I came out with following O(n) time and O(n) space complexity solution, which works fine:
Maintain a stack of characters.
Whenever you find opening braces '(', '{' OR '[' push it on the stack.
Whenever you find closing braces ')', '}' OR ']' , check if top of stack is corresponding opening bracket, if yes, then pop the stack, else break the loop and return false.
Repeat steps 2 - 3 until end of the string.
This works, but can we optimize it for space, may be constant extra space, I understand that time complexity cannot be less than O(n) as we have to look at every character.
So my question is can we solve this problem in O(1) space?
With reference to the excellent answer from Matthieu M., here is an implementation in C# that seems to work beautifully.
/// <summary>
/// Checks to see if brackets are well formed.

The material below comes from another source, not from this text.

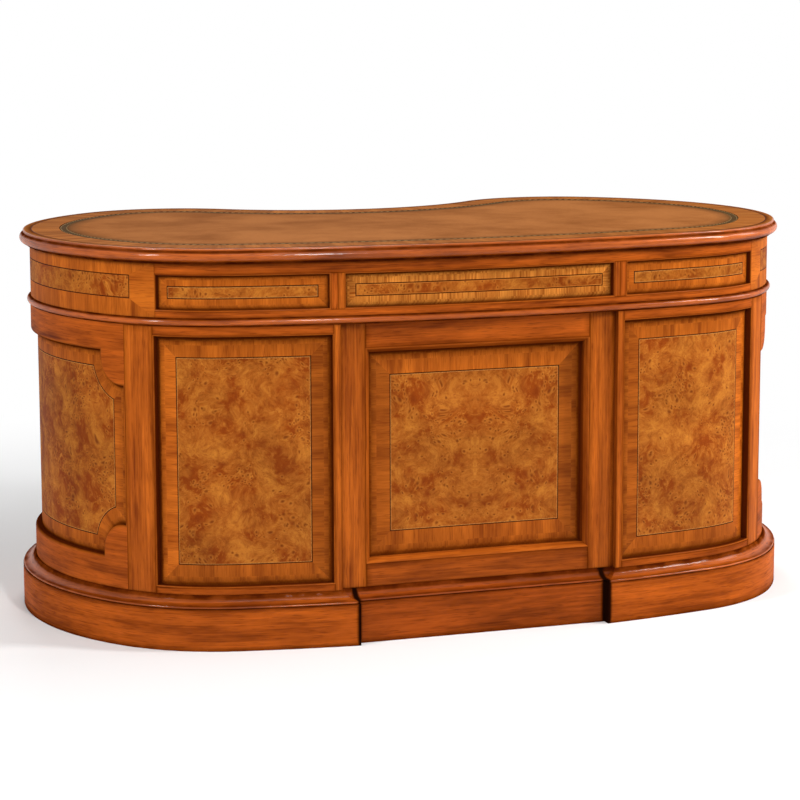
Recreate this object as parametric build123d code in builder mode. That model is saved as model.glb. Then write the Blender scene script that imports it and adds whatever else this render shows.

/// Passes "Valid parentheses" challenge on www.codeeval.com,
/// which is a programming challenge site much like www.projecteuler.net.
/// </summary>
/// <param name="input">Input string, consisting of nothing but various types of brackets.</param>
/// <returns>True if brackets are well formed, false if not.</returns>
static bool IsWellFormedBrackets(string input)
{
string previous = "";
while (input.Length != previous.Length)
{
previous = input;
input = input
.Replace("()", String.Empty)
.Replace("[]", String.Empty)
.Replace("{}", String.Empty);
}
return (input.Length == 0);
}
Essentially, all it does is remove pairs of brackets until there are none left to remove; if there is anything left the brackets are not well formed.
Examples of well formed brackets:
()[]
{()[]}
Example of malformed brackets:
([)]
{()[}]
Actually, there's a deterministic log-space algorithm due to Ritchie and Springsteel: http://dx.doi.org/10.1016/S0019-9958(72)90205-7 (paywalled, sorry not online). Since we need log bits to index the string, this is space-optimal.
If you're willing to accept one-sided error, then there's an algorithm that uses n polylog(n) time and polylog(n) space: http://www.eccc.uni-trier.de/report/2009/119/
If the input is read-only, I don't think we can do O(1) space. It is a well known fact that any O(1) space decidable language is regular (i.e writeable as a regular expression). The set of strings you have is not a regular language.
Of course, this is about a Turing Machine. I would expect it to be true for fixed word RAM machines too.
Edit: Although simple, this algorithm is actually O(n^2) in terms of character comparisons. To demonstrate it, one can simply generate a string as '(' * n + ')' * n.
I have a simple, though perhaps erroneous idea, that I will submit to your criticisms.
It's a destructive algorithm, which means that if you ever need the string it would not help (since you would need to copy it down).
Otherwise, the algorithm work with a simple index within the current string.
The idea is to remove pairs one after the others:
([{}()])
([()])
([])
()
empty -> OK
It is based on the simple fact that if we have matching pairs, then at least one is of the form () without any pair character in between.
Algorithm:
i := 0
Find a matching pair from i. If none is found, then the string is not valid. If one is found, let i be the index of the first character.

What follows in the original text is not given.